DATASET CONTENT:
===============
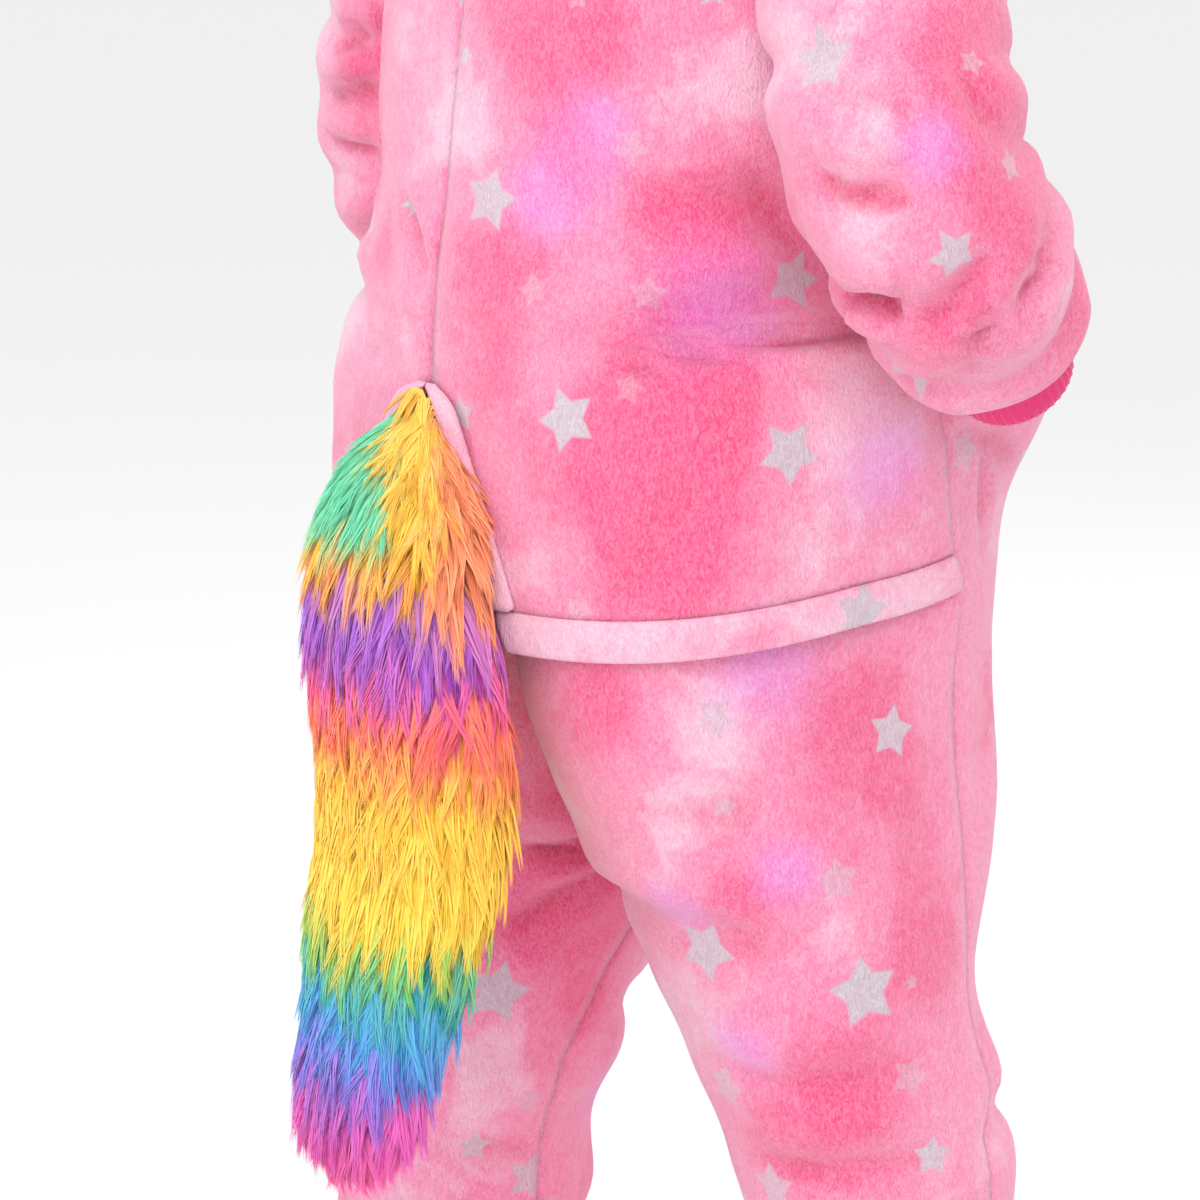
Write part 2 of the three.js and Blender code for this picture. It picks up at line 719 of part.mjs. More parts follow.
function armCurve(side) {
  return new THREE.CatmullRomCurve3(ARM_PATH[side.name].map((p) => new THREE.Vector3(p.x, p.y, p.z)));
}

function ringSpot(curve, along, phi, radius, ahead = 0) {
  const tangent = curve.getTangentAt(along);
  const front = new THREE.Vector3(0, -1, 0);
  front.addScaledVector(tangent, -front.dot(tangent)).normalize();
  const outward = tangent.clone().cross(front);
  const spot = curve.getPointAt(along).addScaledVector(tangent, ahead);
  spot.addScaledVector(outward, radius * Math.cos(phi));
  return spot.addScaledVector(front, radius * Math.sin(phi));
}

function sleeveFold(along, phi) {
  let sum = 0;
  for (const fold of SLEEVE_FOLDS) {
    const turned = Math.cos(phi - radians(fold.facing));
    const line = fold.along + fold.lean * turned;
    sum -= fold.depth * (0.62 + 0.38 * turned) * hump(along - line, fold.width);
    sum += 0.45 * fold.depth * hump(along - line - 2 * fold.width, 1.6 * fold.width);
  }
  return sum * smooth(0.1, 0.2, along) * (1 - smooth(0.84, 0.9, along));
}

function armholeSpot(side, phi, out) {
  const inset = SEAM_GAP - out;
  const z = ARMHOLE.z + (ARMHOLE.rise - inset) * Math.cos(phi);
  const reach = bodicePoint(side, 181, ARMHOLE.z).distanceTo(bodicePoint(side, 179, ARMHOLE.z)) / 2;
  const spread = (ARMHOLE.spread - inset / reach) * Math.sin(phi);
  return bodicePoint(side, 180 + spread, z);
}

// Where the sleeve presses on the bodice, its cloth lies just clear of it

function besideBody(side, spot, out) {
  const row = rowAt(BODICE, "z", spot.z);
  const depth = Math.abs(spot.y - (row.back + row.front) / 2) / ((row.back - row.front) / 2);
  if (depth >= 1) return spot;
  const wall = row.half * (1 - depth ** row.square) ** (1 / row.square);
  const least = wall + ARM_CLEARANCE - out;
  spot.x = -Math.max(-spot.x, least);
  return spot;
}

function sleevePanel(side) {
  const curve = armCurve(side);
  const length = curve.getLength();
  const rows = SLEEVE.length + 1;
  const place = (r, c, out) => {
    const phi = (2 * Math.PI * c) / ARMHOLE.steps;
    if (r === 0) return armholeSpot(side, phi, out);
    const { along, radius } = SLEEVE[r - 1];
    const before = SLEEVE[Math.max(0, r - 2)];
    const after = SLEEVE[Math.min(SLEEVE.length - 1, r)];
    const run = (after.along - before.along) * length;
    const rise = after.radius - before.radius;
    const slant = Math.hypot(run, rise);
    const reach = radius + sleeveFold(along, phi) + (out * run) / slant;
    return besideBody(side, ringSpot(curve, along, phi, reach, (-out * rise) / slant), out);
  };
  const name = `sleeve_${side.name}`;
  return wallMesh(name, side, rows, ARMHOLE.steps, place, FLEECE, fleeceMaterial(), { wraps: true });
}

// Ribbed cuffs: ribs in the outer face over a plain inside

function ribbedTube(name, side, ribs, groove, ringAt, material) {
  const place = (r, c, out) => ringAt(r, (Math.PI * c) / ribs, out < 0 ? out : c % 2 === 0 ? 0 : -groove);
  return wallMesh(name, side, 2, ribs * 2, place, RIB_KNIT, material, { wraps: true });
}

function wristCuff(side) {
  const curve = armCurve(side);
  const { from, to, radius, ribs, groove } = WRIST_CUFF;
  const ringAt = (r, phi, out) => ringSpot(curve, mix(from, to, r), phi, radius + out);
  return ribbedTube(`wrist_cuff_${side.name}`, side, ribs, groove, ringAt, ribMaterial());
}

function ankleCuff(side) {
  const { length, radius, ribs, groove } = ANKLE_CUFF;
  const row = TROUSERS[TROUSERS.length - 1];
  const shift = STANCE[STANCE.length - 1][side.name];
  const middle = (row.back + row.front) / 2 + shift;
  const ringAt = (r, phi, out) => {
    const z = LEG_END_Z - SEAM_GAP - length * r;
    const reach = radius + out;
    return new THREE.Vector3(-row.mid + reach * Math.cos(phi), middle + reach * Math.sin(phi), z);
  };
  return ribbedTube(`ankle_cuff_${side.name}`, side, ribs, groove, ringAt, ribMaterial());
}

// Hood halves, joined from the neck's back over the top to the brow

function hoodPoint(share, rise) {
  const row = rowAt(HOOD, "rise", rise);
  const [x, y] = oval(row, 0, 90 + 180 * Math.min(1, row.edge) * share);
  return new THREE.Vector3(x, y, rise + NECK_LEAN.share * y * (1 - smooth(0, NECK_LEAN.above, rise)));
}

function hoodAt(share, rise, out) {
  const [left, right] = [Math.max(0, share - 0.01), Math.min(1, share + 0.01)];
  const low = Math.max(HOOD[0].rise, rise - 1);
  const high = Math.min(HOOD[HOOD.length - 1].rise, rise + 1);
  const across = hoodPoint(right, rise).sub(hoodPoint(left, rise));
  const along = hoodPoint(share, low).sub(hoodPoint(share, high));
  const normal = along.cross(across).normalize();
  return hoodPoint(share, rise).addScaledVector(normal, out);
}

const HOOD_RISES = [0.3, 15, 36, 68, 108, 150, 190, 222, 246, 263, 275, 284];
const HOOD_COLUMNS = 10;

function hoodHalf(side) {
  const place = (r, c, out) => {
    const share = c / (HOOD_COLUMNS - 1);
    const spot = hoodAt(share, HOOD_RISES[r], out);
    spot.x = Math.min(spot.x, -EDGE);
    return spot;
  };
  const name = `hood_${side.name}`;
  const [rows, columns] = [HOOD_RISES.length, HOOD_COLUMNS];
  return wallMesh(name, side, rows, columns, place, FLEECE, fleeceMaterial(), { flip: true });
}

// Button strip and buttons

function stripSpot(x, z, out) {
  const row = rowAt(BODICE, "z", z);
  const turn = (Math.asin(Math.abs(x / row.half) ** (row.square / 2)) * 180) / Math.PI;
  const point = bodiceAt(SIDES[0], 270 - turn, z, out);
  point.x *= x > 0 ? -1 : 1;
  return point;
}

function placket() {
  const rows = SHOULDER_LEVELS.slice(2).concat(WAIST_LEVELS, HIP_LEVELS);
  const shares = [-1, -0.5, 0, 0.5, 1];
  const place = (r, c, out) => {
    const crown = out < 0 ? 0 : -PLACKET.edgeDrop * shares[c] ** 2;
    return stripSpot(shares[c] * PLACKET.half, rows[r], PLACKET.thick + SEAM_GAP + out + crown);
  };
  const columns = shares.length;
  return wallMesh("button_strip", SIDES[0], rows.length, columns, place, PLACKET.thick, fleeceMaterial());
}

function button(number) {
  const z = BUTTON.firstZ - BUTTON.pitch * number;
  const face = PLACKET.thick + SEAM_GAP;
  const seat = stripSpot(0, z, face);
  const above = stripSpot(0, z + BUTTON.radius, face);
  const below = stripSpot(0, z - BUTTON.radius, face);
  const tilt = Math.atan2(above.y - below.y, above.z - below.z);
  const geometry = new THREE.CylinderGeometry(BUTTON.radius, BUTTON.radius, BUTTON.thick, BUTTON.sides);
  const mesh = new THREE.Mesh(geometry, buttonMaterial());
  mesh.name = `button_${number + 1}`;
  mesh.rotation.x = -tilt;
  mesh.position.set(0, seat.y - BUTTON.thick / 2 - BUTTON.clear, seat.z);
  return mesh;
}

// Tail: one stuffed body whose front is shaped by the seat and flap that it lies on

function tailFaces() {
  const points = [];
  for (const row of TAIL) {
    for (let k = 0; k < TAIL_SIDES; k += 1) {
      const angle = (2 * Math.PI * k) / TAIL_SIDES;
      const [x, y] = [row.wide * Math.cos(angle), row.thick * Math.sin(angle)];
      points.push(new THREE.Vector3(row.x + x, row.y + y, row.z));
    }
  }
  const faces = [];
  for (let r = 0; r < TAIL.length - 1; r += 1) {
    for (let k = 0; k < TAIL_SIDES; k += 1) {
      const next = (k + 1) % TAIL_SIDES;
      const [a, b] = [r * TAIL_SIDES + k, r * TAIL_SIDES + next];
      faces.push([a, b + TAIL_SIDES, b], [a, a + TAIL_SIDES, b + TAIL_SIDES]);
    }
  }
  const end = (TAIL.length - 1) * TAIL_SIDES;
  for (let k = 1; k < TAIL_SIDES - 1; k += 1) faces.push([0, k, k + 1], [end, end + k + 1, end + k]);
  return { points, faces };
}

const wasm = await Module();
wasm.setup();

function solidFrom(points, faces) {
  const vertProperties = new Float32Array(points.flatMap((p) => [p.x, p.y, p.z]));
  const triVerts = new Uint32Array(faces.flat());
  return new wasm.Manifold(new wasm.Mesh({ numProp: 3, vertProperties, triVerts }));
}

// Room that the tail keeps clear of: the trousers' whole body and a thickened flap with its bands

function legRoom(side) {
  const heights = [SEAT_ROWS[0]].concat(evenHeights(SEAT_ROWS[0], TAIL_REST.seatEndZ, 22));
  const columns = 28;
  const points = [];
  for (const z of heights) {
    for (let c = 0; c < columns; c += 1) {
      const spot = trouserAt(side, (360 * (c + 0.5)) / columns, z, TAIL_REST.seatGap);
      points.push(new THREE.Vector3(spot.x * side.mirror, spot.y, spot.z));
    }
  }
  const faces = [];
  for (let r = 0; r < heights.length - 1; r += 1) {
    for (let c = 0; c < columns; c += 1) {
      const next = (c + 1) % columns;
      const [a, b] = [r * columns + c, r * columns + next];
      faces.push([a, b + columns, b], [a, a + columns, b + columns]);
    }
  }
  const end = (heights.length - 1) * columns;
  for (let c = 1; c < columns - 1; c += 1) faces.push([0, c, c + 1], [end, end + c + 1, end + c]);
  const turned = side.mirror > 0 ? faces : faces.map(([a, b, c]) => [a, c, b]);
  return solidFrom(points, turned);
}

function flapRoom(side) {
  const top = TAIL_REST.flapTopZ;
  const heights = [top].concat(evenHeights(top, HEM_Z - 1, 14));
  const columns = 12;
  const points = [];
  for (const out of [TAIL_REST.flapGap, -TAIL_REST.flapUnder]) {
    for (const z of heights) {
      const from = Math.max(89, notchAngle(z, -0.6));
      for (let c = 0; c < columns; c += 1) {
        const spot = bodiceAt(side, mix(from, TAIL_REST.sideAngle, c / (columns - 1)), z, out);
        points.push(new THREE.Vector3(spot.x * side.mirror, spot.y, spot.z));
      }
    }
  }
  const faces = wallFaces(heights.length, columns, false, () => false);
  const turned = side.mirror > 0 ? faces : faces.map(([a, b, c]) => [a, c, b]);
  return solidFrom(points, turned);
}

function tail() {
  const { points, faces } = tailFaces();
  let body = solidFrom(points, faces);
  for (const side of SIDES) {
    body = body.subtract(legRoom(side));
    body = body.subtract(flapRoom(side));
  }
  const pieces = body.decompose().sort((a, b) => b.volume() - a.volume());
  const cut = pieces[0].getMesh();
  const geometry = new THREE.BufferGeometry();
  geometry.setAttribute("position", new THREE.BufferAttribute(new Float32Array(cut.vertProperties), 3));
  geometry.setIndex(new THREE.BufferAttribute(new Uint32Array(cut.triVerts), 1));
  geometry.computeVertexNormals();
  const mesh = new THREE.Mesh(geometry, furMaterial());
  mesh.name = "tail";
  return mesh;
}

// The whole garment

const onesie = new THREE.Group();
const MAKERS = [
  backPanel,
  hemBand,
  notchBand,
  frontPanel,
  pocketBag,
  seatPanel,
  sleevePanel,
  wristCuff,
  ankleCuff,
  hoodHalf,
];
for (const side of SIDES) {
  for (const make of MAKERS) onesie.add(make(side));
}
onesie.add(placket());
for (let number = 0; number < BUTTON.count; number += 1) onesie.add(button(number));
onesie.add(tail());

export default onesie;
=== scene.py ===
"""Looks of a hooded fleece one-piece with a button front, a seat flap and a long rainbow tail.

The cloth is worked out again from the sizes of the solids, in millimetres on the right side, and the
left side is its mirror with its own arm and leg. Every finished mesh is in metres in the row's frame.
"""

import math
import random

import bpy
import numpy as np
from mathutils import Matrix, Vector


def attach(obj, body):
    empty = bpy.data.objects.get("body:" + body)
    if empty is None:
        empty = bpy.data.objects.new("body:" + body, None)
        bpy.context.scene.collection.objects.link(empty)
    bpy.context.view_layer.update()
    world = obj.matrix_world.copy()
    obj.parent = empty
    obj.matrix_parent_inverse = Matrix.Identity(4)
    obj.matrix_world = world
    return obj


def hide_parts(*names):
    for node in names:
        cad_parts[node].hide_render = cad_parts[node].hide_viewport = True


bl_info = {
    "name": "Fleece one-piece",
    "version": (1, 0, 0),
    "blender": (4, 5, 0),
    "location": "3D View > Sidebar > One-piece",
    "description": "Builds a printed fleece one-piece with a fur tail, piece by piece",
    "category": "Object",
}

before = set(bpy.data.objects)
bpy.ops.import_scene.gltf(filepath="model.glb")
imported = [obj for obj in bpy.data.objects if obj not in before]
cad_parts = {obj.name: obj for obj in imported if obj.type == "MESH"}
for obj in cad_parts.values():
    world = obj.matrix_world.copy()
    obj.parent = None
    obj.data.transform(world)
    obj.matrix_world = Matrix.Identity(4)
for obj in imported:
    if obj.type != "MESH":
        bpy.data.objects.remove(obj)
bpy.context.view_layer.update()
MM = 0.001
LOOK = "-look"

# Cloth and seams, in millimetres as all sizes here

FLEECE = 2.4
RIB_KNIT = 1.8
SEAM_GAP = 0.3
SQUARENESS = 2.15

# Body heights

SHOULDER_Z = -48
ARMPIT_Z = -190
HEM_Z = -572
NOTCH_Z = -424
BODICE_END_Z = -645
LEG_END_Z = -1308
NECK_LEAN = {"share": 0.25, "below": 150, "above": 120}
NECK_TUCK = 3.5
HEM_LIFT = {"rise": 26, "from_z": -380, "to_z": -800, "power": 1.6}


def table(names, rows):
    """A table as one array for each named column; the first column is what rows are looked up by."""
    data = np.array(rows, float)
    return {name: data[:, i] for i, name in enumerate(names.split())}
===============
GIVEN EXERCISE:
Repeat, exactly as they stand above, the lines from the line with "The whole garment" to the line with "if empty is", both lines included.

OUTPUT OF THE TASK:
// The whole garment

const onesie = new THREE.Group();
const MAKERS = [
  backPanel,
  hemBand,
  notchBand,
  frontPanel,
  pocketBag,
  seatPanel,
  sleevePanel,
  wristCuff,
  ankleCuff,
  hoodHalf,
];
for (const side of SIDES) {
  for (const make of MAKERS) onesie.add(make(side));
}
onesie.add(placket());
for (let number = 0; number < BUTTON.count; number += 1) onesie.add(button(number));
onesie.add(tail());

export default onesie;
=== scene.py ===
"""Looks of a hooded fleece one-piece with a button front, a seat flap and a long rainbow tail.

The cloth is worked out again from the sizes of the solids, in millimetres on the right side, and the
left side is its mirror with its own arm and leg. Every finished mesh is in metres in the row's frame.
"""

import math
import random

import bpy
import numpy as np
from mathutils import Matrix, Vector


def attach(obj, body):
    empty = bpy.data.objects.get("body:" + body)
    if empty is None:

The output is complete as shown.